Upon being provided proof he is delusional Perrybot states, "If you are not a Ron Paul supporter you have me and others fooled
This particular Perrybot made a fool of himself by lying about me and he made fools of other Perrybots by including them in his delusion and making them believe his lie. It was comical and I am laughing about it still. I have no idea why they cannot understand that we needn't be a supporter of Ron Paul to see RINO Mitt Perry for the fraud that he is.
Upon being provided proof he is delusional Perrybot states, "If you are not a Ron Paul supporter you have me and others fooled
“We’re surrounded... that simplifies our problem.”
One of the most memorable points in the Art of War...
I just love the tools that throw “concern troll” around. I love them even more than the little girls who constantly throw out “Alinksy tactics” or accuse someone of being a “stalking horse”.
When you can’t think of anything else to say, throw out stupid accusations using buzz terms.
Next one to do it to me is getting nothing but buzz terms back in his face.
That’s not very civil, is it?
Heh. Yeah one of Rick Perry's fanboys ("omg!! look at a video of this speech Rick Perry gave to the TEA PARTY!! he has BALLS!!! we need more Governors like this!!") deleted me off facebook and accused me of being a Ron Paul fan because I questioned if St. Rick's actions matched his words.
It's odd that they believe there's some kind of conspiracy from the cult of Ron Paul to "destroy" Perry, since the Ron Paul kooks go after EVERY non-Paul candidate with equal fervor and not just their boy Rick. Anyone that is trolling for Ron Paul doesn't last on FR very long.

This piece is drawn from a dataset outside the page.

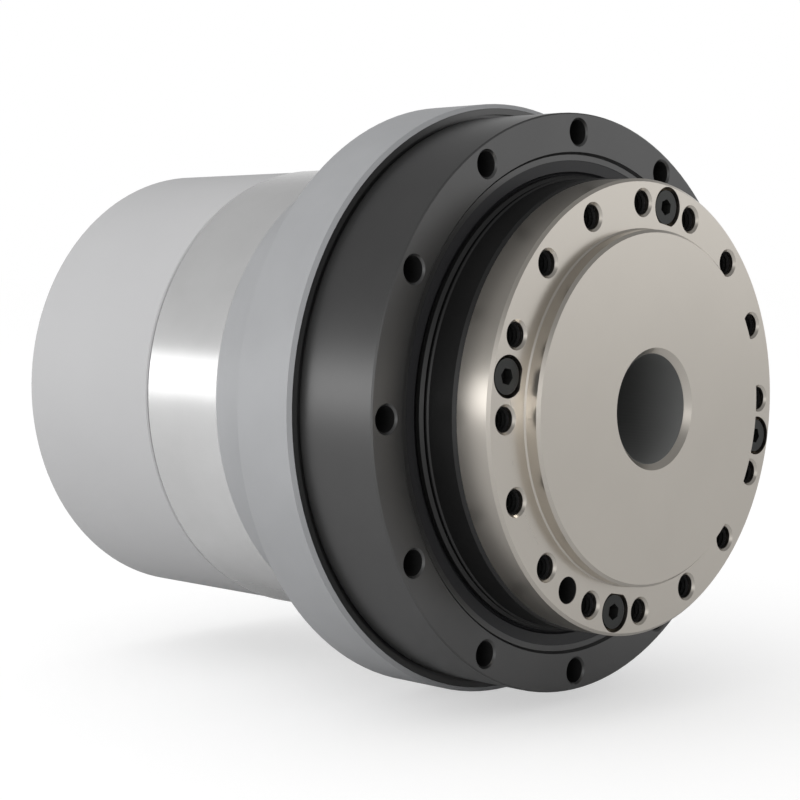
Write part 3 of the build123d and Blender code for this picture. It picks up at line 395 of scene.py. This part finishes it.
def place(mesh, name, slot, body, look=None):
    """Turns a bmesh into a piece that rides on a body, in its slot's finish or another look."""
    bmesh.ops.recalc_face_normals(mesh, faces=mesh.faces)
    data = bpy.data.meshes.new(name)
    mesh.to_mesh(data)
    mesh.free()
    data.materials.append(finish(look or slot))
    piece = bpy.data.objects.new(name, data)
    bpy.context.scene.collection.objects.link(piece)
    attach(piece, body)


def spin_outline(mesh, corners, centre, steps):
    """Spins a closed outline of (station, radius) corners round the line along X at a point."""
    outline = [mesh.verts.new(centre + Vector((x, 0, r))) for x, r in corners]
    edges = [mesh.edges.new(pair) for pair in zip(outline, outline[1:] + outline[:1])]
    bmesh.ops.spin(mesh, geom=outline + edges, cent=centre, axis=(1, 0, 0),
                   angle=2 * math.pi, steps=steps, use_merge=True)


def on_circle(station, radius, angle):
    """A point at a station along X, on a circle round the axis, at an angle from the top."""
    return Vector((station, -radius * math.sin(angle), radius * math.cos(angle)))


def lining(spots, radius, name, slot, body, closed=False):
    """Black sleeves of painted shade in straight holes; each spot is (front, rear, pitch radius,
    angle).
    """
    mesh = bmesh.new()
    outside = radius - LINING_GAP
    inside = outside - LINING_WALL
    for front, rear, pitch, angle in spots:
        if closed:
            corners = [(front, outside), (front, inside), (rear + LINING_GAP + LINING_WALL, inside),
                       (rear + LINING_GAP + LINING_WALL, 0), (rear + LINING_GAP, 0),
                       (rear + LINING_GAP, outside)]
        else:
            corners = [(front, outside), (front, inside), (rear, inside), (rear, outside)]
        spin_outline(mesh, corners, on_circle(0, pitch, angle), LINING_STEPS)
    bmesh.ops.remove_doubles(mesh, verts=mesh.verts, dist=MERGE_GAP)
    # The sleeves are painted shade, black instead of their slot's finish
    place(mesh, name, slot, body, "painted_shade_black")


class ACTUATOR_OT_output_side(Operator):
    """Finish the output flange and its cap screws"""
    bl_idname = "actuator.output_side"
    bl_label = "Output flange"

    def execute(self, context):
        dress("output_flange", "output_screws", "hollow_tube")
        return {"FINISHED"}


class ACTUATOR_OT_bearing(Operator):
    """Finish the crossed roller bearing and its seal"""
    bl_idname = "actuator.bearing"
    bl_label = "Output bearing"

    def execute(self, context):
        dress("bearing_inner_ring", "bearing_outer_ring", "crossed_rollers", "seal_case",
              "output_seal")
        return {"FINISHED"}


class ACTUATOR_OT_gear(Operator):
    """Finish the strain wave gear"""
    bl_idname = "actuator.gear"
    bl_label = "Strain wave gear"

    def execute(self, context):
        dress("circular_spline", "spline_screws", "flexspline", "wave_outer_race",
              "wave_inner_race", "wave_balls", "wave_plug", "plug_screws")
        return {"FINISHED"}


class ACTUATOR_OT_housings(Operator):
    """Finish the gear housing, the stator sleeve and the rear cover"""
    bl_idname = "actuator.housings"
    bl_label = "Housings"

    def execute(self, context):
        dress("gear_housing", "clamp_screws", "shaft_seal", "stator_sleeve", "sleeve_screws",
              "rear_cover", "cover_gasket", "cover_screws")
        return {"FINISHED"}


class ACTUATOR_OT_motor(Operator):
    """Finish the shaft, its bearings, the rotor and the stator"""
    bl_idname = "actuator.motor"
    bl_label = "Motor"

    def execute(self, context):
        dress("motor_shaft", "bearing_inner_races", "bearing_outer_races", "bearing_balls",
              "stator_core", "stator_coils", "rotor_core", "rotor_magnets", "end_shield")
        return {"FINISHED"}


class ACTUATOR_OT_brake(Operator):
    """Finish the holding brake"""
    bl_idname = "actuator.brake"
    bl_label = "Brake"

    def execute(self, context):
        dress("brake_hub", "brake_disc", "brake_linings", "brake_armature", "brake_spacers",
              "brake_magnet", "brake_coil", "brake_spring", "brake_bolts")
        return {"FINISHED"}


class ACTUATOR_OT_encoders(Operator):
    """Finish the two encoders and their board"""
    bl_idname = "actuator.encoders"
    bl_label = "Encoders"

    def execute(self, context):
        dress("motor_encoder_disc", "board_standoffs", "encoder_board", "board_screws",
              "output_encoder_disc", "encoder_readers", "board_parts")
        return {"FINISHED"}


class ACTUATOR_OT_connectors(Operator):
    """Finish the two receptacles on the rear cover"""
    bl_idname = "actuator.connectors"
    bl_label = "Connectors"

    def execute(self, context):
        dress("receptacles", "receptacle_inserts", "receptacle_pins", "receptacle_screws")
        return {"FINISHED"}


class ACTUATOR_OT_flange_threads(Operator):
    """Cut threads in the flange's tapped holes, coloured black as painted shade of the holes"""
    bl_idname = "actuator.flange_threads"
    bl_label = "Flange threads"

    def execute(self, context):
        flange = context.scene.actuator.flange
        root = flange.hole_radius - THREAD_GAP
        crest = flange.hole_radius - flange.thread_height
        mesh = bmesh.new()
        for i in range(flange.tapped_count):
            centre = on_circle(flange.face - flange.thread_start, flange.pitch_radius,
                               2 * math.pi * i / flange.tapped_count)
            tooth = [mesh.verts.new(centre + Vector((-share * flange.thread_pitch, 0, radius)))
                     for share, radius in ((0.0, root), (0.5, crest), (1.0, root))]
            profile = [mesh.edges.new(pair) for pair in zip(tooth, tooth[1:])]
            bmesh.ops.spin(mesh, geom=tooth + profile, cent=centre, axis=(1, 0, 0),
                           dvec=(-flange.thread_pitch / THREAD_STEPS, 0, 0),
                           angle=2 * math.pi * flange.thread_turns,
                           steps=THREAD_STEPS * flange.thread_turns)
        # The threads wear the black of painted shade, not the flange's nickel
        place(mesh, "flange_threads", "nickel_plate", "output", "painted_shade_black")
        return {"FINISHED"}


class ACTUATOR_OT_paint_hole_shade(Operator):
    """Paint the shade of the housing's bolt holes and the flange's dowel hole with black sleeves"""
    bl_idname = "actuator.hole_linings"
    bl_label = "Painted hole shade"

    def execute(self, context):
        holes = context.scene.actuator.holes
        pitch_radius = context.scene.actuator.flange.pitch_radius
        spots = [(holes.bolt_front, holes.bolt_rear, holes.bolt_circle,
                  2 * math.pi * i / holes.bolt_count) for i in range(holes.bolt_count)]
        lining(spots, holes.bolt_radius, "bolt_hole_painted_shade", "bearing_black", "housing")
        spots = [(holes.dowel_front, holes.dowel_floor, pitch_radius,
                  math.radians(holes.dowel_angle))]
        lining(spots, holes.dowel_radius, "dowel_hole_painted_shade", "nickel_plate", "output",
               closed=True)
        return {"FINISHED"}


class ACTUATOR_OT_tube_lining(Operator):
    """Line the hollow bore from the front chamfer to the rear"""
    bl_idname = "actuator.tube_lining"
    bl_label = "Tube lining"

    def execute(self, context):
        flange = context.scene.actuator.flange
        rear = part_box("hollow_tube")[0][0]
        outside = flange.bore_radius - TUBE_LINING_GAP
        inside = outside - TUBE_LINING_WALL
        mesh = bmesh.new()
        corners = [(flange.lining_front, outside), (flange.lining_front, inside),
                   (rear, inside), (rear, outside)]
        spin_outline(mesh, corners, Vector((0, 0, 0)), TUBE_LINING_STEPS)
        place(mesh, "tube_lining", "plain_steel", "output", "tube_grey")
        return {"FINISHED"}


# Stage


def aimed(direction):
    """The turn that points a camera or lamp along a direction."""
    return Vector(direction).to_track_quat("-Z", "Y").to_euler()


def place_camera(scene, lens):
    camera = bpy.data.cameras.new("camera")
    camera.lens = lens
    camera.sensor_width = SENSOR_WIDTH
    camera.clip_start = CLIP_START
    viewer = bpy.data.objects.new("camera", camera)
    viewer.location = CAMERA_SPOT
    viewer.rotation_euler = aimed(CAMERA_FORWARD)
    scene.collection.objects.link(viewer)
    scene.camera = viewer


def place_lamp(scene, power, name, size, spot, aim):
    lamp = bpy.data.lights.new(name, "AREA")
    lamp.energy = power
    lamp.shape = "RECTANGLE"
    lamp.size, lamp.size_y = size
    holder = bpy.data.objects.new(name, lamp)
    holder.location = spot
    holder.rotation_euler = aimed(Vector(aim) - Vector(spot))
    scene.collection.objects.link(holder)


def studio_world(scene, stage):
    """White in view, a soft light on the object, and a studio's walls in metal and glass."""
    world = bpy.data.worlds.new("studio")
    world.use_nodes = True
    scene.world = world
    tree = world.node_tree
    tree.nodes.clear()
    path, shiny = shiny_rays(tree)
    ray = add(tree, "TexCoord")
    sides = add(tree, "VectorMath", {"operation": "DOT_PRODUCT"})
    sides.inputs[1].default_value = CAMERA_RIGHT
    tree.links.new(ray.outputs["Generated"], sides.inputs[0])
    wall = add(tree, "MapRange", {"interpolation_type": "SMOOTHSTEP"}, From_Min=WALL_SPAN[0],
               From_Max=WALL_SPAN[1], To_Min=stage.left_wall, To_Max=1.0)
    tree.links.new(sides.outputs["Value"], wall.inputs["Value"])
    height = add(tree, "SeparateXYZ")
    tree.links.new(ray.outputs["Generated"], height.inputs[0])
    fade = add(tree, "MapRange", {"interpolation_type": "SMOOTHSTEP"}, From_Min=CEILING_SPAN[0],
               From_Max=CEILING_SPAN[1], To_Min=0.0, To_Max=1.0)
    tree.links.new(height.outputs["Z"], fade.inputs["Value"])
    room = add(tree, "Mix", {"data_type": "FLOAT"})
    tree.links.new(fade.outputs["Result"], room.inputs[0])
    tree.links.new(wall.outputs["Result"], room.inputs[2])
    room.inputs[3].default_value = stage.ceiling
    around = add(tree, "Background", Color=WHITE)
    level = add(tree, "MapRange", From_Min=LIGHT_SPAN[0], From_Max=LIGHT_SPAN[1],
                To_Min=stage.left_level, To_Max=stage.right_level)
    tree.links.new(sides.outputs["Value"], level.inputs["Value"])
    tree.links.new(level.outputs["Result"], around.inputs["Strength"])
    walls = add(tree, "Background", Color=WHITE)
    tree.links.new(room.outputs[0], walls.inputs["Strength"])
    white = add(tree, "Background", Color=WHITE, Strength=1.0)
    lit = add(tree, "MixShader")
    tree.links.new(shiny, lit.inputs["Fac"])
    tree.links.new(around.outputs[0], lit.inputs[1])
    tree.links.new(walls.outputs[0], lit.inputs[2])
    choice = add(tree, "MixShader")
    output = add(tree, "OutputWorld")
    tree.links.new(path.outputs["Is Camera Ray"], choice.inputs["Fac"])
    tree.links.new(lit.outputs[0], choice.inputs[1])
    tree.links.new(white.outputs[0], choice.inputs[2])
    tree.links.new(choice.outputs[0], output.inputs["Surface"])


def floor_material(stage):
    """A pale matt floor, lifted to white in view and a little in metal, that keeps shadows."""
    material, tree, shader = blank("floor")
    shader.inputs["Base Color"].default_value = (*[stage.floor_shade] * 3, 1)
    shader.inputs["Roughness"].default_value = FLOOR_ROUGHNESS
    shader.inputs["Specular IOR Level"].default_value = 0.0
    path, shiny = shiny_rays(tree)
    faint = add(tree, "Math", {"operation": "MULTIPLY"})
    faint.inputs[1].default_value = stage.floor_gloss_lift
    tree.links.new(shiny, faint.inputs[0])
    lift = add(tree, "Math", {"operation": "MULTIPLY_ADD"})
    lift.inputs[1].default_value = stage.floor_lift
    tree.links.new(path.outputs["Is Camera Ray"], lift.inputs[0])
    tree.links.new(faint.outputs[0], lift.inputs[2])
    glow = add(tree, "Emission", Color=WHITE)
    tree.links.new(lift.outputs[0], glow.inputs["Strength"])
    both = add(tree, "AddShader")
    tree.links.new(shader.outputs[0], both.inputs[0])
    tree.links.new(glow.outputs[0], both.inputs[1])
    output = next(node for node in tree.nodes if node.type == "OUTPUT_MATERIAL")
    tree.links.new(both.outputs[0], output.inputs["Surface"])
    return material


def lay_floor(scene, stage):
    """Lays the floor just under the object's lowest point."""
    mesh = bmesh.new()
    bmesh.ops.create_grid(mesh, x_segments=1, y_segments=1, size=FLOOR_HALF)
    bmesh.ops.translate(mesh, verts=mesh.verts, vec=(0, 0, cad_box[0][2] - FLOOR_GAP))
    data = bpy.data.meshes.new("floor")
    mesh.to_mesh(data)
    mesh.free()
    data.materials.append(floor_material(stage))
    floor = bpy.data.objects.new("floor", data)
    scene.collection.objects.link(floor)


class ACTUATOR_OT_stage(Operator):
    """Set the camera, the lamps, the floor and the world"""
    bl_idname = "actuator.stage"
    bl_label = "Stage"

    def execute(self, context):
        stage = context.scene.actuator.stage
        place_camera(context.scene, stage.lens)
        place_lamp(context.scene, stage.key_power, *KEY_LAMP)
        place_lamp(context.scene, stage.fill_power, *FILL_LAMP)
        place_lamp(context.scene, stage.strip_power, *STRIP_LAMP)
        studio_world(context.scene, stage)
        lay_floor(context.scene, stage)
        return {"FINISHED"}


class ACTUATOR_PT_panel(Panel):
    """Lists the actuator's settings and operators"""
    bl_idname = "ACTUATOR_PT_panel"
    bl_label = "Actuator"
    bl_space_type = "VIEW_3D"
    bl_region_type = "UI"
    bl_category = "Actuator"

    def draw(self, context):
        settings = context.scene.actuator
        for group in (settings.finish, settings.flange, settings.holes, settings.stage):
            box = self.layout.box()
            for name in group.__annotations__:
                box.prop(group, name)
        for operator in OPERATORS:
            self.layout.operator(operator.bl_idname)


# The operators in the order in which main() calls them
OPERATORS = (
    ACTUATOR_OT_stage, ACTUATOR_OT_output_side, ACTUATOR_OT_bearing, ACTUATOR_OT_gear,
    ACTUATOR_OT_housings, ACTUATOR_OT_motor, ACTUATOR_OT_brake, ACTUATOR_OT_encoders,
    ACTUATOR_OT_connectors, ACTUATOR_OT_flange_threads, ACTUATOR_OT_paint_hole_shade,
    ACTUATOR_OT_tube_lining,
)
GROUPS = (FinishSettings, FlangeSettings, HoleSettings, StageSettings, ActuatorSettings)


def register():
    for item in GROUPS + OPERATORS + (ACTUATOR_PT_panel,):
        bpy.utils.register_class(item)
    bpy.types.Scene.actuator = PointerProperty(type=ActuatorSettings)


def unregister():
    del bpy.types.Scene.actuator
    for item in reversed(GROUPS + OPERATORS + (ACTUATOR_PT_panel,)):
        bpy.utils.unregister_class(item)


def main():
    """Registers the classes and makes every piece."""
    register()
    bpy.context.scene.view_settings.view_transform = "Standard"
    for operator in OPERATORS:
        group, name = operator.bl_idname.split(".")
        getattr(getattr(bpy.ops, group), name)()


if __name__ == "__main__":
    main()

You can check my posting history too and quickly learn I despise Paul, but again facts don't matter to Perry supporters. The criticisms of Perry don't even sound remotely like the talking points of Paul supporters, otherwise we'd be posting something like "The R3VOLUTION is coming and the tyrannical Rick Perry is obviously no friend of the LIBERTY movement. His neo-con agenda is to wage endless war in the name of security. Obviously he neither knows nor cares about preserving the original Constitution of our founders like Dr. Paul does"
The ironic thing is alot of the Perry support talking points do sound like they were borrowed straight out of the Ron Paul playbook: quipping "You either support the 10th amendment or you don't!" to make excuses for your candidate failing to support conservative legislation. Sound familiar?
Perry is a CRAPP.... he runs on a Conservative Republican Agenda to Persuade Partisans.
He's an professional politician with a track record of sucking up to liberals in both parties when the wind is blowing that way. But he knows he has to be SEEN as a staunch anti-establishment "tea party" conservative in the eyes of voters in order to win the GOP primary and get elected in Texas. If he were running in Massachusetts instead, he'd be another Romney.